The wedding was a wonderful success. The trip to the Seattle Temple was the best part. We took all the children and stayed in a real hotel together—along with the groom’s family and both sets of grandparents. The newlyweds went off to a honeymoon, and life returned to normal. With the expense of two children in college, Jesse worked longer hours; since our youngest child was in first grade, I took a job at our children’s school as a teacher’s aide for mentally retarded children. I loved working with the children and seeing my two sons at recess.
Then, in the twenty-fifth year of our marriage, we were thrilled to discover that we would be blessed with a special miracle of love. Our eighth child and fifth son was born four days after Christmas. There was no question that I would quit work and stay home to care for him. When he was five months old, a son and daughter were called on missions at the same time. Even though I took in babysitting to help out, there were many times when we wondered how we would make it, and the subject of the bonds would come up again. By now we realized that the blame for their loss had been replaced by a special bond of love between us. It was like a secret pact that only the two of us knew about. We often said that we would find them someday, but we knew that even if we never found them, their value would continue to grow because they had helped us to find unconditional love and trust in each other.
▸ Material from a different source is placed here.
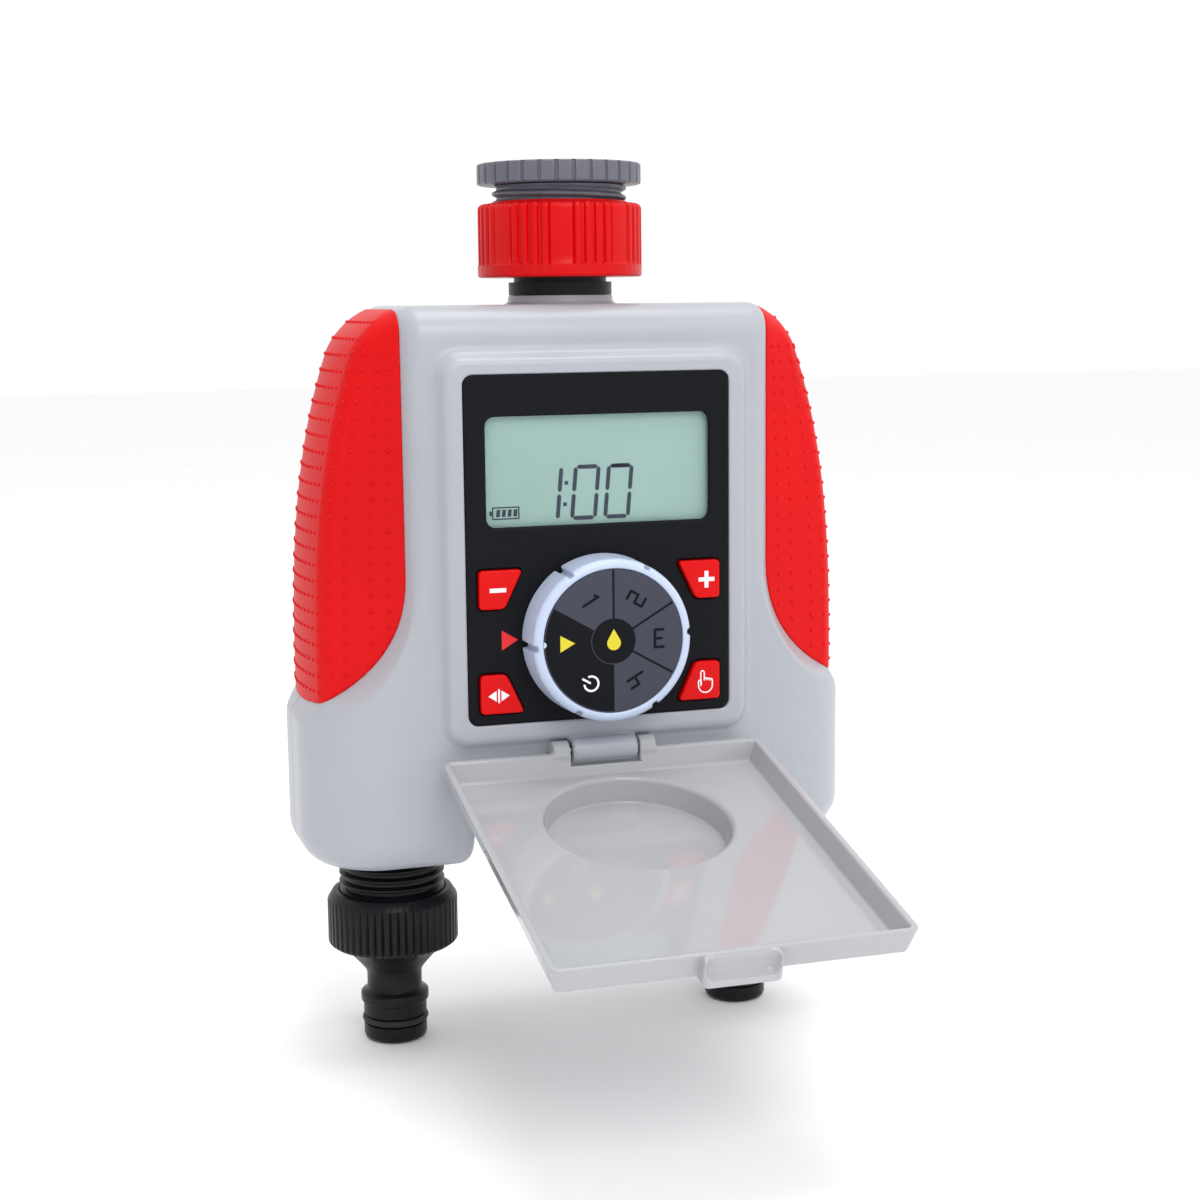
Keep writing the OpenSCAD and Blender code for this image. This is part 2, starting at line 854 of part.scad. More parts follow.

It was just two weeks before Christmas again. I was counting my blessings and wishing that I had enough money to buy Jesse a new lawnmower. Ours was so old and broken down that it demanded back-breaking labor to start it, if indeed it would start at all! I decided to try once more to find the bonds. This time I removed the bottom drawer of the file cabinet, and instead of just looking, I swept the bottom carefully with my hand. There, in a dark corner, was a green plastic case. I wept tears of gratitude, not because I had found the bonds, but because they had been lost long enough for us to build an eternal bond of trust.